«Что со мной?» – подумала Анфиса, стараясь восстановить в памяти последние события. Она вспомнила, как сидела с Зоей в ресторане и говорила, что собирается уйти от мужа. Зойка ее назвала дурой, а потом напилась до поросячьего визга и начала приставать к другим посетителям. Кажется, их выгнали (или они сами ушли?). Подробности Анфиса вспомнить не могла, как ни старалась. Не помнила она и того, как попала сюда.
А собственно, где она? Под спиной что-то жесткое, кажется, пружины. В их с Сережей спальне хороший матрас, значит, она не дома.
– Никак очнулась? – послышался сварливый голос. – Иван Анатолич! Иван Анатолич, пациентка ваша очухалась, идите скорее сюда.
Этот голос она уже слышала, когда приходила в себя, но были и другие.
Открыть бы глаза и осмотреться, вот только веки никак не открываются.
Голос назвал ее пациенткой, значит, она в больнице. Что же с ней произошло?
– Вот, Иван Анатолич, я, значится, полы мыла в коридоре, слышу, мычит кто-то. Она и мычала.

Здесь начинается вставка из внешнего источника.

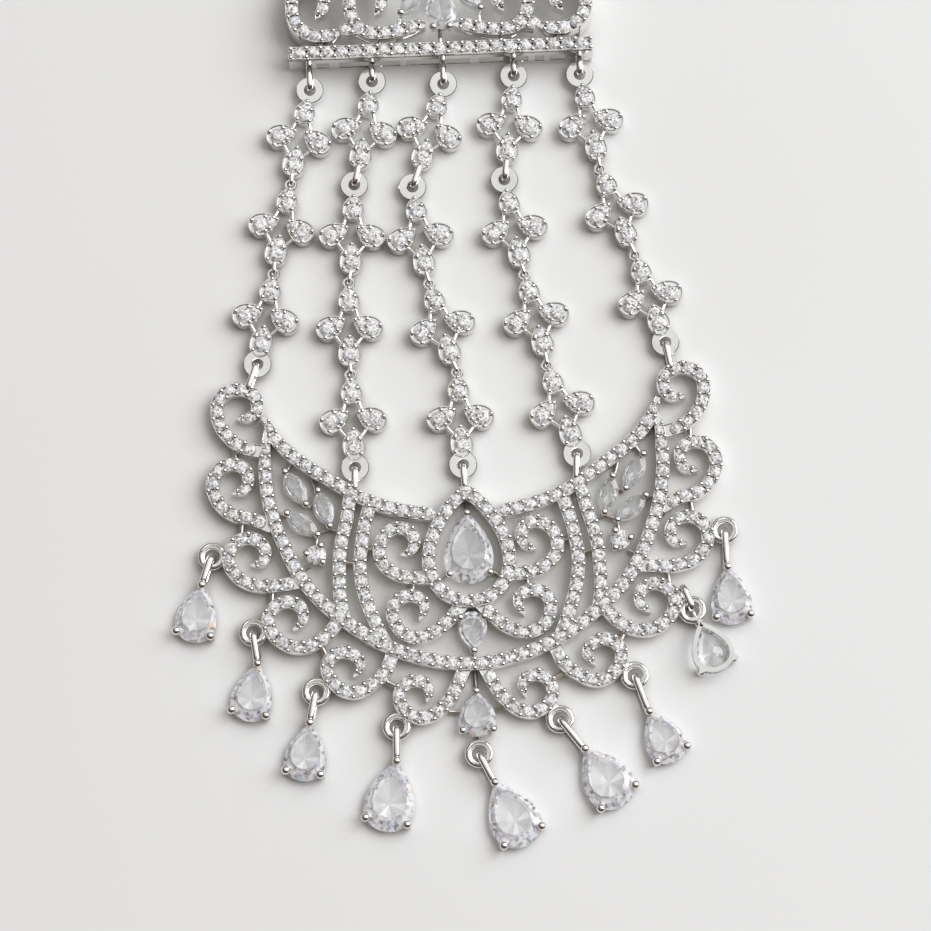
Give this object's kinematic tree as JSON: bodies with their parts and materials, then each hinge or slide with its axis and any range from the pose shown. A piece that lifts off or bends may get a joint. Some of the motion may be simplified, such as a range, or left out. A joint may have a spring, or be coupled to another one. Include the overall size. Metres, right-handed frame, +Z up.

– Спасибо, Вера, – мужской голос мягкий, обволакивающий. – Ступайте, в сестринской приберите, там Тамара флакон с фурацилином разбила.
– Вот же косорукая, – выругалась невидимая для Анфисы Вера. – Ладно, Иван Натолич, вы зовите, если понадоблюсь.
– Непременно, – пообещал мягкий голос, и на лоб Анфисы легла прохладная рука.
Боль немного утихла, от ладони шло приятное тепло.
– Жар спал, очень хорошо. Я знаю, что вы меня слышите. – Анфиса не видела, но точно знала, что мужчина улыбается, глядя на нее. – Как ваше самочувствие? Голова болит? Может быть, кружится? Тошнота беспокоит?
– Ммм… – только и смогла выдавить из саднящего горла Анфиса.
– Потерпите, скоро подействует обезболивающее. А пока вот. – Губ Анфисы коснулось что-то прохладное, по подбородку поползла мокрая капля, скатилась по шее в ложбинку между грудями. – Пить вам пока нельзя, только так. Оближите губы.
Она подчинилась приказу. Проглотила вязкую слюну и даже смогла облизать потрескавшиеся губы.
– Очень хорошо, – одобрил голос. – Если так пойдет и дальше, скоро поставим вас на ноги. Травмы не очень серьезные, до свадьбы все заживет.
Анфиса хотела возразить, что она давно замужем, и все же обрадовалась, что не смогла произнести ничего, кроме невнятного мычания. Нельзя, чтобы Сережа узнал, где она.
Следующее ее пробуждение было куда приятнее. Боль немного утихла, хотя полностью не прошла. Теперь Анфиса хотя бы могла шевелиться и даже открыла глаза.
В палате она была одна. Правда, рядом стояло еще четыре кровати. Из коридора доносились звуки разговоров, звон посуды и шаркающие шаги больных. Пахло хлоркой и щами.